We then meet our hero, Gabriel, who recently lost his wife, Evangeline, to some sort of illness. It seems that this event has driven Gabriel over the edge into madness (or perhaps the cause was Gabriel realizing just what Collins, Banks and Rutherford did to his once majestic band --- but I digress), so he decides, justifying his actions as being for the sake of his son, that he would take matters into his own hands and incite the people away from their productive lives and into a revolution so they can listen to Taylor Swift, Katy Perry, and of course, the Bieber. These people must deserve what they get, because by the end of the track, they are calling Gabriel "The Chosen One".

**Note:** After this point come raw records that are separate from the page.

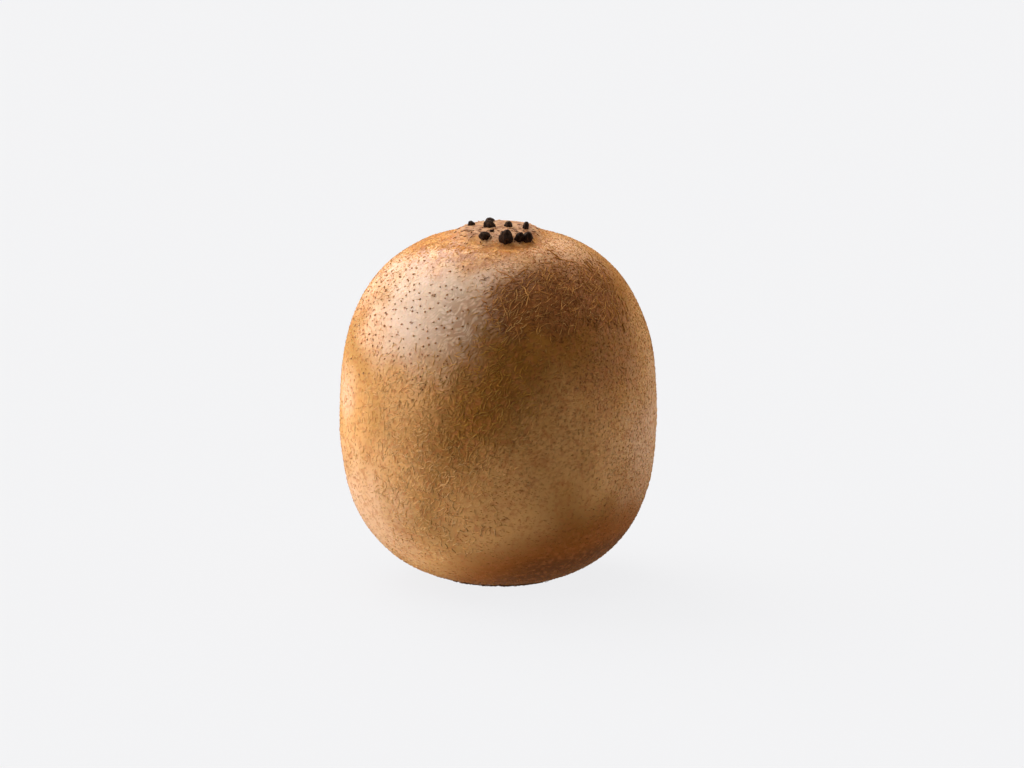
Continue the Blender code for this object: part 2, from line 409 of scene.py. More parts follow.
def fan_uvs(segments, corners, heights):
    """The map of a fan of triangles: their corners across, in sides, and their heights."""
    side = np.arange(segments)[:, None]
    u = (side + np.array(corners)) / segments
    return np.stack([u, np.array(heights) + 0 * side], -1).reshape(-1, 2)


def grid_uvs(rows, segments):
    """A flat map for the faces of grid_faces: around the rings across, and along them upwards."""
    row = np.arange(rows - 1)[:, None, None]
    column = np.arange(segments)[None, :, None]
    u = (column + np.array([0, 0, 1, 1])) / segments + 0 * row
    v = 1 - (row + 1 + np.array([0, 1, 1, 0])) / (rows + 1) + 0 * column
    quads = np.stack([u, v], -1).reshape(-1, 2)
    rise = 1 / (rows + 1)
    cap = fan_uvs(segments, (0.5, 0, 1), (1, 1 - rise, 1 - rise))
    foot = fan_uvs(segments, (0.5, 1, 0), (0, rise, rise))
    return np.concatenate([quads, cap, foot])


def foot_relief(points):
    """How far the skin is hollowed over the sepals and over the stem's button."""
    flat = points - FOOT_BOW
    distance = np.hypot(flat[..., 0], flat[..., 1])
    angle = np.arctan2(flat[..., 1], flat[..., 0]) - SEPAL_FIRST_ANGLE
    spread = 2 * math.pi / SEPAL_COUNT
    off_middle = (angle + spread / 2) % spread - spread / 2
    across = np.abs(distance * np.sin(off_middle))
    along = (distance - GROOVE_INNER) / (GROOVE_TIP - GROOVE_INNER)
    width = GROOVE_HALF_WIDTH * np.sqrt(np.clip(1 - (2 * along - 1) ** 2, 0, 1))
    groove = GROOVE_HEIGHT * smooth_step(width - across, -GROOVE_WALL, GROOVE_WALL) * (width > 0)
    recess = RECESS_HEIGHT * smooth_step(-distance, -RECESS_RADIUS - RECESS_WALL, -RECESS_RADIUS)
    low = points[..., 2] < GROOVE_HEIGHT
    return np.maximum(groove, recess) * low


def skin_points():
    """The skin's rings of points from the nub down, then its two end points."""
    reach = np.linspace(0, PROFILE_LENGTH, SKIN_ROWS + 2)[1:-1, None]
    around = turns_round(SKIN_SEGMENTS)
    rings, _, _, _ = skin_frame(reach + 0 * around, around + 0 * reach)
    end_reach = np.array([0.0, PROFILE_LENGTH])
    ends, _, _, _ = skin_frame(end_reach, np.zeros(2))
    ends[:, :2] = smooth_skin(end_reach, np.zeros(2))[:, :2]
    return np.concatenate([rings.reshape(-1, 3), ends])


def skin_kinds(points):
    """How much of each kind of skin, and of painted light and shade, there is at points."""
    kinds = {name: patches(points, *places) for name, places in SKIN_PATCHES.items()}
    kinds["tan"] = tan_share(points)
    kinds["foot"] = foot_share(points)
    kinds["nub"] = nub_share(points)
    kinds["collar"] = collar_share(points)
    kinds["bare"] *= 1 - TAN_ON_BARE * kinds["tan"]
    return kinds


def add_skin():
    """The fruit's skin as one closed mesh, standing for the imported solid."""
    points = skin_points()
    kinds = skin_kinds(points)
    points[:, 2] = np.maximum(points[:, 2], foot_relief(points))
    skin = mesh_object("skin", points, grid_faces(SKIN_ROWS, SKIN_SEGMENTS))
    for name, values in kinds.items():
        store(skin.data, name, values)
    store_uvs(skin.data, grid_uvs(SKIN_ROWS, SKIN_SEGMENTS))
    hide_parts("kiwi_fruit")
    return skin


# ---- fuzz

# The angle that hair lies at, from the way round the fruit: at the foot, and how much more above it.
FLOW_HEIGHTS = (8 * MM, 26 * MM)
FLOW_AT_FOOT = math.radians(8)
FLOW_CLIMB = math.radians(32)
FLOW_WANDER = 0.45
DIAGONAL_LEAN = math.radians(48)
# How much single hairs stray from it.
COMBED_SPREAD = 0.4
TOUSLED_SPREAD = 0.7
DIAGONAL_SPREAD = 0.65
OUTWARD_SPREAD = 0.7

# A hair's shape.
HAIR_SIDES = 3
HAIR_ROOT_DEPTH = 0.08 * MM
HAIR_CLEARANCE = 0.02 * MM
HAIR_WAVER = 0.18
HAIR_ARCH = 0.85 * math.pi
HAIR_ARCH_SKEW = 0.8
HAIR_THICKNESS = (0.75, 1.2)
HAIR_TAPER = 0.45
HAIR_MAP_TOP = 0.9
# How far hair stays above what the fruit rests on: its middle line and its surface.
PATH_CLEARANCE = 0.03 * MM
HAIR_FLOOR = 0.01 * MM
# How much painted shade darkens hair on the foot and the tan skin, and how little of that the long hair
# takes.
FOOT_PAINTED_SHADE = 0.8
TAN_PAINTED_SHADE = 0.4
LONG_SPARED = 0.85
FUZZ_SEED = 100


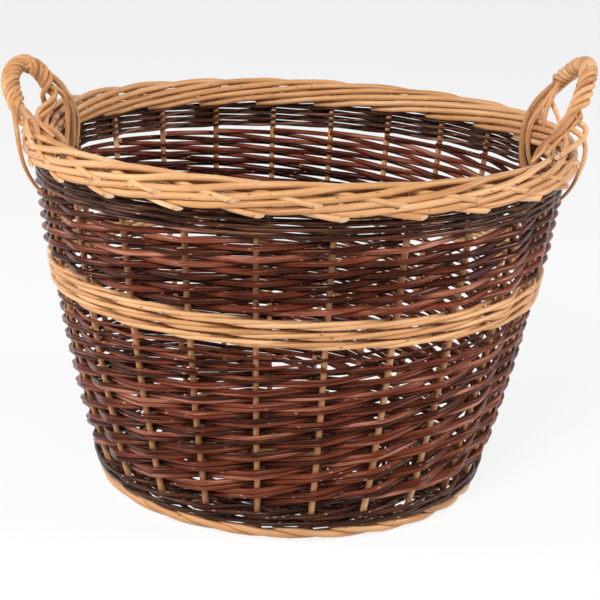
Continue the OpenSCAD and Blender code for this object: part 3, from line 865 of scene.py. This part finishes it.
lower = (UPSETT_TOP + SEAT_GAP, BAND_Z - SEAT_GAP, LOWER_PASSES, LOWER_THINNING, 2)
lay_rods("lower_siding_first_willow", siding_rods(*lower, -0.5, LOWER_PASSES, 500), BROWN,
         ["lower_siding_first_rods"], sides=12, seed=8)
lay_rods("lower_siding_second_willow", siding_rods(*lower, 0.5, LOWER_PASSES - SECOND_RODS_SHORT, 600),
         BROWN, ["lower_siding_second_rods"], sides=12, seed=9)
for k in range(BAND_ROUNDS):
    band = wale_rods(BAND_Z + k * BAND_ROUND_H, BAND_ROUND_H, 60 + 5 * k, wander=0.5)
    lay_rods("middle_band_round_%d_willow" % (k + 1), band, BUFF,
             ["middle_band_round_%d" % (k + 1)], sides=12, seed=10 + k)
upper = (BAND_TOP + SEAT_GAP, TOP_WALE_Z - SEAT_GAP, UPPER_PASSES, UPPER_THINNING, 1)
lay_rods("upper_siding_willow", siding_rods(*upper, 0, UPPER_PASSES, 700), BROWN,
         ["upper_siding"], sides=12, seed=14)

top_wale = []
for k in range(TOP_WALE_ROUNDS):
    low_z = TOP_WALE_Z + k * TOP_WALE_ROUND_H
    top_wale += wale_rods(low_z, TOP_WALE_ROUND_H, 80 + 5 * k, rod_share=1.06, wander=0.25)
lay_rods("top_wale_round_1_willow", top_wale, DARK, ["top_wale"], sides=10, seed=15)
lay_rods("top_border_willow", border_rods() + border_ends(), BUFF, ["top_border"],
         sides=14, seed=16)

for side, handle in HANDLES.items():
    seed = handle["seed"]
    bow = [Rod(smooth(at_places(handle["bow"]), 3), BOW_R)]
    rope = rope_rods(handle["rope"], handle["turns"], handle["first_ends"], handle["last_ends"], seed)
    lay_rods(side + "_handle_bow_willow", bow, DEEP_BUFF, [side + "_handle_bow"],
             sides=14, seed=seed)
    lay_rods(side + "_handle_rope_willow", rope, BUFF,
             [side + "_handle_rope", side + "_handle_tails"], sides=14, seed=seed + 1)


# Studio
# Places and sizes here are metres, the camera's turns degrees and its sensor millimetres.
FLOOR_HALF = 30
FLOOR_COLOUR = (0.86, 0.86, 0.86, 1)
WHITE = (1, 1, 1, 1)
FLOOR_WHITE_SHARE = 0.84
WORLD_LIGHT = 0.1
LAMPS = {
    "left": dict(at=(-2.4, -0.5, 1.4), size=0.8, energy=46),
    "right": dict(at=(2.4, -0.4, 1.4), size=0.8, energy=48),
    "front": dict(at=(-0.5, -2.3, 2.1), size=0.7, energy=66),
}
LAMPS_AIM = (0, 0, 0.2)
CAMERA_AT = (0.00639, -1.7098, 0.69654)
CAMERA_DOWN = 16.73
CAMERA_ROLL = 2.41
CAMERA_SENSOR = 36
PHOTO_PIXELS = 600
FOCAL_PIXELS = 1725.68


def studio_floor():
    """A floor that looks white to the camera and keeps a soft shadow."""
    mesh = bpy.data.meshes.new("studio_floor")
    corners = [(x * FLOOR_HALF, y * FLOOR_HALF, 0) for x, y in ((-1, -1), (1, -1), (1, 1), (-1, 1))]
    mesh.from_pydata(corners, [], [(0, 1, 2, 3)])
    floor = bpy.data.objects.new("studio_floor", mesh)
    bpy.context.scene.collection.objects.link(floor)
    pale = bpy.data.materials.new("Studio floor")
    pale.use_nodes = True
    pale.node_tree.nodes.clear()
    make = NodeMaker(pale.node_tree)
    diffuse, glow = make.add("ShaderNodeBsdfDiffuse"), make.add("ShaderNodeEmission")
    diffuse.inputs["Color"].default_value = FLOOR_COLOUR
    glow.inputs["Color"].default_value = WHITE
    glow.inputs["Strength"].default_value = 1
    rays, mix = make.add("ShaderNodeLightPath"), make.add("ShaderNodeMixShader")
    seen = make.maths("MAXIMUM", rays.outputs["Is Camera Ray"], rays.outputs["Is Glossy Ray"])
    make.links.new(make.maths("MULTIPLY", seen, FLOOR_WHITE_SHARE), mix.inputs[0])
    make.links.new(diffuse.outputs[0], mix.inputs[1])
    make.links.new(glow.outputs[0], mix.inputs[2])
    make.links.new(mix.outputs[0], make.add("ShaderNodeOutputMaterial").inputs[0])
    mesh.materials.append(pale)


def studio_world():
    """White where it is seen, and a faint even light on the basket."""
    world = bpy.data.worlds.new("Studio")
    bpy.context.scene.world = world
    world.use_nodes = True
    world.node_tree.nodes.clear()
    make = NodeMaker(world.node_tree)
    rays = make.add("ShaderNodeLightPath")
    seen = make.maths("MAXIMUM", rays.outputs["Is Camera Ray"], rays.outputs["Is Glossy Ray"])
    seen = make.maths("MAXIMUM", seen, rays.outputs["Is Transmission Ray"])
    back, strength = make.add("ShaderNodeBackground"), make.add("ShaderNodeMapRange")
    strength.inputs["To Min"].default_value = WORLD_LIGHT
    strength.inputs["To Max"].default_value = 1
    make.links.new(seen, strength.inputs["Value"])
    back.inputs["Color"].default_value = WHITE
    make.links.new(strength.outputs[0], back.inputs["Strength"])
    make.links.new(back.outputs[0], make.add("ShaderNodeOutputWorld").inputs[0])


def studio_lamps():
    for name, lamp in LAMPS.items():
        light = bpy.data.lights.new(name, "AREA")
        light.shape, light.size, light.energy = "SQUARE", lamp["size"], lamp["energy"]
        holder = bpy.data.objects.new(name, light)
        bpy.context.scene.collection.objects.link(holder)
        holder.location = lamp["at"]
        aim = Vector(LAMPS_AIM) - Vector(lamp["at"])
        holder.rotation_euler = aim.to_track_quat("-Z", "Y").to_euler()


def photo_camera():
    """The camera that fits the rings of the rim, the band and the foot in the photograph."""
    down, roll = math.radians(CAMERA_DOWN), math.radians(CAMERA_ROLL)
    ahead = Vector((0, math.cos(down), -math.sin(down)))
    right, up = Vector((1, 0, 0)), Vector((0, math.sin(down), math.cos(down)))
    x = right * math.cos(roll) + up * math.sin(roll)
    y = up * math.cos(roll) - right * math.sin(roll)
    lens = bpy.data.cameras.new("photo_camera")
    lens.sensor_width = CAMERA_SENSOR
    lens.lens = FOCAL_PIXELS / PHOTO_PIXELS * CAMERA_SENSOR
    camera = bpy.data.objects.new("photo_camera", lens)
    bpy.context.scene.collection.objects.link(camera)
    rows = [(x[i], y[i], -ahead[i], CAMERA_AT[i]) for i in range(3)]
    camera.matrix_world = Matrix((*rows, (0, 0, 0, 1)))
    bpy.context.scene.camera = camera


bpy.context.scene.view_settings.view_transform = "Standard"
studio_floor()
studio_world()
studio_lamps()
photo_camera()
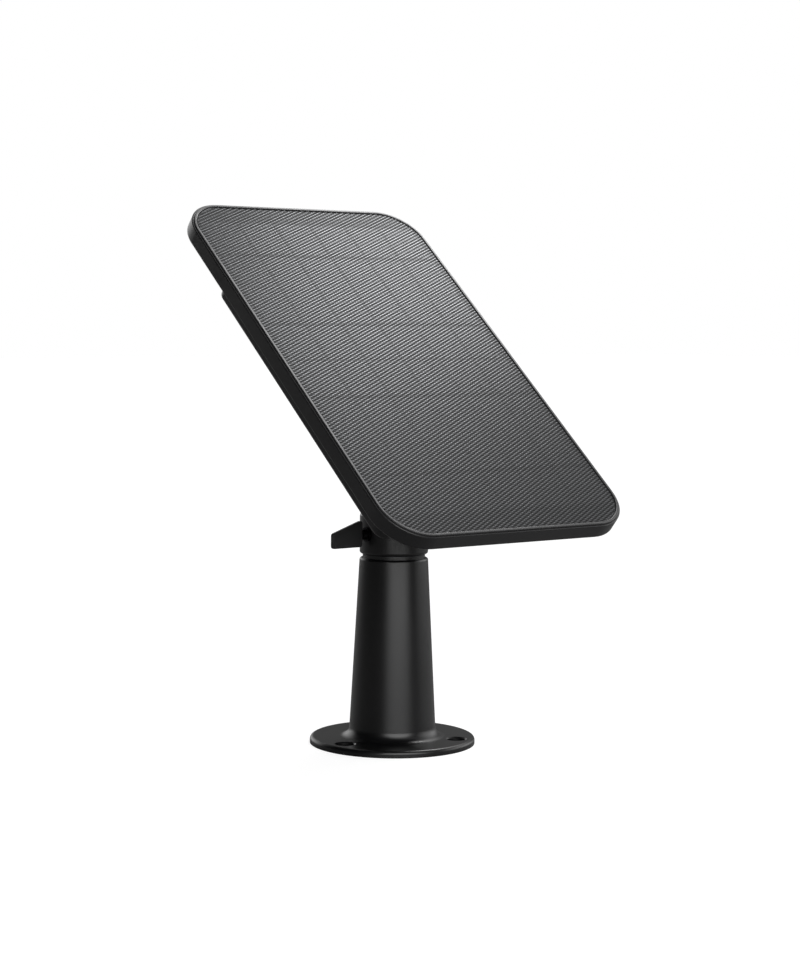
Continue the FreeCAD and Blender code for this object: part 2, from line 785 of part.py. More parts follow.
def build_stud():
    """The pieces on the ball stud's axis."""
    save("ball_stud", placed(make_ball_stud(), STUD_PLACE))
    save("lock_wheel", placed(make_lock_wheel(), STUD_PLACE))
    save("stud_washer", placed(make_stud_washer(), STUD_PLACE))


def build_head():
    """The cup with its ring, seat, clamp and lever."""
    save("head_shell", make_head_shell())
    save("retaining_ring", make_retaining_ring())
    save("ball_seat", make_ball_seat())
    save("seat_spring", make_seat_spring())
    save("clamp_bush", make_clamp_bush())
    save("pressure_shoe", make_pressure_shoe())
    save("clamp_screw", make_clamp_screw())
    save("lever_washer", make_lever_washer())
    save("lever_paddle", make_lever_paddle())


def build_stand():
    """The stand and the swivel that carries the head."""
    save("stand_cone", make_stand_cone())
    save("base_pad", make_base_pad())
    save("neck_ring", make_neck_ring())
    save("swivel_washer", make_swivel_washer())
    save("swivel_bolt", make_swivel_bolt())
    save("swivel_nut", make_swivel_nut())


build_panel()
build_stud()
build_head()
build_stand()
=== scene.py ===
import json
import math

import bpy
import numpy as np
from bpy.props import FloatProperty, FloatVectorProperty, PointerProperty
from mathutils import Matrix, Vector


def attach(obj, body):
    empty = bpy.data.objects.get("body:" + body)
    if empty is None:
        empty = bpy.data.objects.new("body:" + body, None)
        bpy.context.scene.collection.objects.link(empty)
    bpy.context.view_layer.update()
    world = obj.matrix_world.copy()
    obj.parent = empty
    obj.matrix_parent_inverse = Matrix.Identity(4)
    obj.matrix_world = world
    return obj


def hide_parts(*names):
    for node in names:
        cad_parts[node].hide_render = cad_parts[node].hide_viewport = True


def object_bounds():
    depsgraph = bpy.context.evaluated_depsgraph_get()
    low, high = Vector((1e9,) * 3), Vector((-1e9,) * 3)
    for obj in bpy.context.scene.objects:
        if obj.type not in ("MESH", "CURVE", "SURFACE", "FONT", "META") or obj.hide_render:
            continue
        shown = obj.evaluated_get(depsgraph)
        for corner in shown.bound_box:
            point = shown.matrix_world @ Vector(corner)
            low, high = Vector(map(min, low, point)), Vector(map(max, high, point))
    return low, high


bl_info = {
    "name": "Solar Panel Stand",
    "version": (1, 0, 0),
    "blender": (4, 5, 0),
    "location": "View3D > Sidebar > Solar Panel",
    "description": "Finishes and stage for a small solar panel on a ball-head stand",
    "category": "Object",
}

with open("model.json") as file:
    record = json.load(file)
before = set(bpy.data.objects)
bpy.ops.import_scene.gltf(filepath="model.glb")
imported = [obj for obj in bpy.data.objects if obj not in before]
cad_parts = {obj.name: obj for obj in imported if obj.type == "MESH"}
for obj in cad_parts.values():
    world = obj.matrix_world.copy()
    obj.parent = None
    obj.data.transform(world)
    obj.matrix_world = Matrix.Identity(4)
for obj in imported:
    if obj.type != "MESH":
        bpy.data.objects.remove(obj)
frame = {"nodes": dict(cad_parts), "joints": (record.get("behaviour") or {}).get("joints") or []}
NODES = frame["nodes"]
CAD_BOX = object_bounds()
MM = 0.001
CELL_COLUMNS = 6

# two places this close, in metres, are the same
SAME_PLACE = 1e-6

# noise values lie mostly between these two
NOISE_LOW = 0.3
NOISE_HIGH = 0.7

# how the film's painted glint and painted shade follow its relief, from 0 in a hollow to 1 on a bump: the
# base colour goes light on the bumps as a painted glint and dark in the hollows as painted shade
GLINT_START = 0.38
GLINT_FULL = 0.76
GLINT_OVER_GAPS = 0.8
GLINT_OVER_FINGERS = 0.85
FINGER_HALF_WIDTH = 0.12
LINE_SOFTNESS = 0.35
HOLLOW_ROUGHNESS = 0.6
BUMP_ROUGHNESS = 0.2
BUMP_METALLIC = 0.9
FILM_SPECULAR = 0.15

# the camera's lens and sensor in millimetres
LENS = 81.25
SENSOR_WIDTH = 36.0

# the floor's own glow to the camera, which lifts it to the backdrop's white
FLOOR_GLOW = 0.85


# ---- frame facts --------------------------------------------------------------

def joint(name):
    """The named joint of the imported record."""
    return next(j for j in frame["joints"] if j["name"] == name)


def panel_axes():
    """The panel's own axes as rows (across, up the face, out of the face), and the ball's centre."""
    spin = joint("panel_spin")
    out = np.array(spin["axis"], float)
    out /= np.linalg.norm(out)
    across = np.array([1.0, 0.0, 0.0])
    return np.array([across, np.cross(out, across), out]), np.array(spin["pos_m"], float)


def node_points(name):
    """A CAD node's vertices as rows of (across, up, out) in the panel's own axes, from the ball's centre."""
    mesh = NODES[name].data
    points = np.empty(len(mesh.vertices) * 3)
    mesh.vertices.foreach_get("co", points)
    axes, ball = panel_axes()
    return (points.reshape(-1, 3) - ball) @ axes.T


def middle(name):
    """The middle of a CAD node's box in the panel's own axes."""
    points = node_points(name)
    return (points.min(axis=0) + points.max(axis=0)) / 2


# ---- colour and node helpers ---------------------------------------------------

def linear(hex_colour):
    """Turns an sRGB hex colour into linear RGB by the sRGB curve."""
    parts = [int(hex_colour[k:k + 2], 16) / 255 for k in (1, 3, 5)]
    return tuple(c / 12.92 if c <= 0.04045 else ((c + 0.055) / 1.055) ** 2.4 for c in parts)


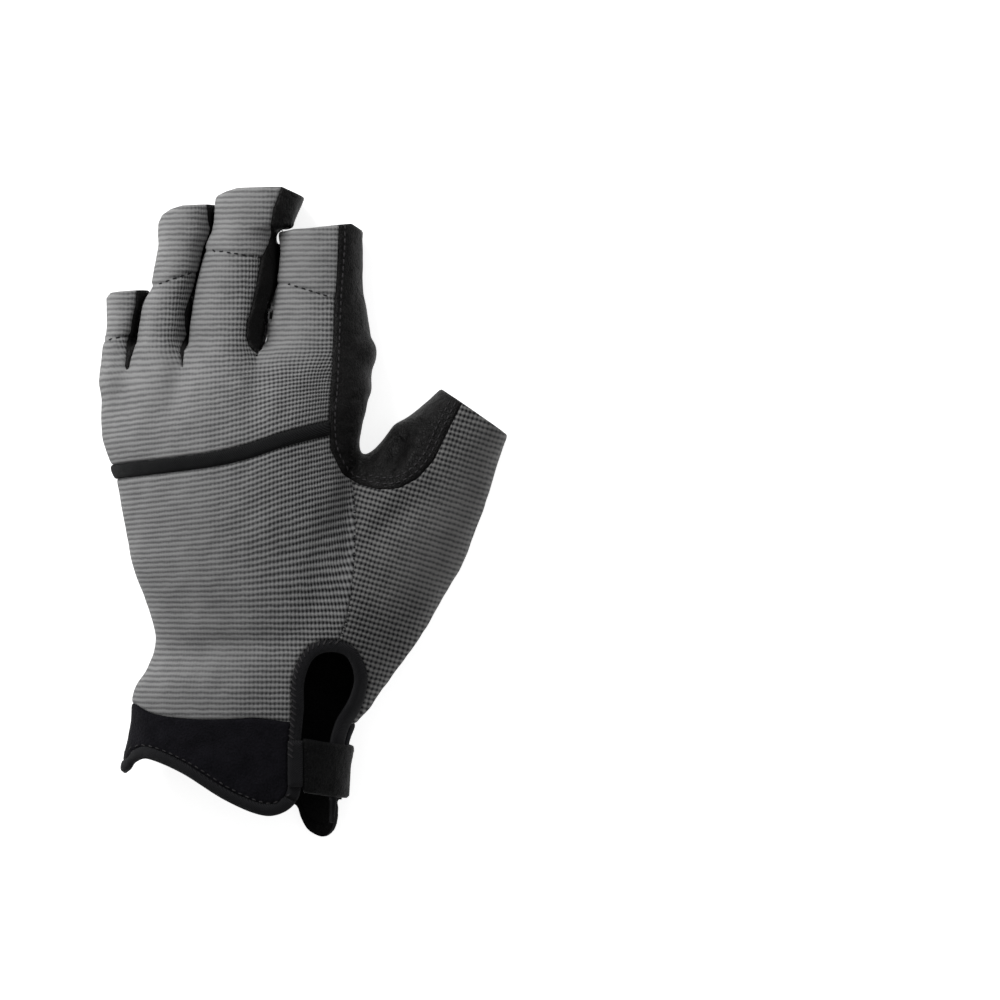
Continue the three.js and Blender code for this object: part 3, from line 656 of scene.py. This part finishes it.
# Each strip between two fingers: the fingers' axes, the edge and the slit that its upper part lies between,
# and where that part ends past the slit
FOURCHETTES = dict(
    fourchette_little_ring=("little", "ring", LITTLE_SIDE_EDGE, LITTLE_SLIT, []),
    fourchette_ring_middle=("ring", "middle", RING_SIDE_EDGE, RING_SLIT, []),
    fourchette_middle_index=(
        "middle", "index", MIDDLE_SIDE_EDGE, MIDDLE_SLIT, MIDDLE_SLIT_END[-1:] + [(0.64, 1.6)]),
)


def fourchette(points, left, right, edge, slit, slit_end):
    """The low wall on both sides of a gap, and the strip that shows beside the left finger."""
    between = zone(points, FINGER_AXES[left] + FINGER_AXES[right][::-1])
    next_finger = smoothstep(slit_side(points, slit), -1, 1)
    low = PALM_SEAM_HEIGHT + (LOW_WALL_HEIGHT - PALM_SEAM_HEIGHT) * next_finger
    high = BACK_SEAM_HEIGHT + (FINGER_SEAM_HEIGHT - BACK_SEAM_HEIGHT) * next_finger
    wall = both(between, above(points, low), below(points, high))
    shown = zone(upright(points), edge + (slit + slit_end)[::-1])
    return either(wall, both(shown, above(points, PALM_SEAM_HEIGHT)))


take(None, past_tips)
take(None, past_thumb)
take(None, lambda p: both(above(p, BACK_SEAM_HEIGHT), past_cut(p)))
take(None, lambda p: both(below(p, BACK_SEAM_HEIGHT), -height_of(p, PALM_HEM)))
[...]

It's at this point in the album that I get so fed up with the story, and the embarrassingly ham-handed lyrics, that I turn to the music instead of the words. So let's get into that.

The album opens well. The overture is what I had hoped for in this album. It's an overblown symphonic rock blast, with Petrucci and Rudess riffing over strong orchestration. The next track, with the story I outlined above is not bad musically either. But then, the musical continuity goes out the window.

For most of the rest of the album (2 hours, remember?) it appears that words were given to James La Brie, and he would make up a melody for them, and Petrucci and Rudess would get the band to fill in behind him. There is no musical continuity bringing the individual tracks together. Think about the great rock operas out there. All of them have memorable themes that wind through many different disparate songs. But here, all we get are unmemorable little ditties, some with decent prog metal breaks (but mostly not). A woman listening with me at one point said it sounded like bad Journey songs (I couldn't disagree).

There are a few good songs scattered about the album, but not enough to keep the entire work from being tedious.

And the "uplifting" finale? "Astonishing" it's not.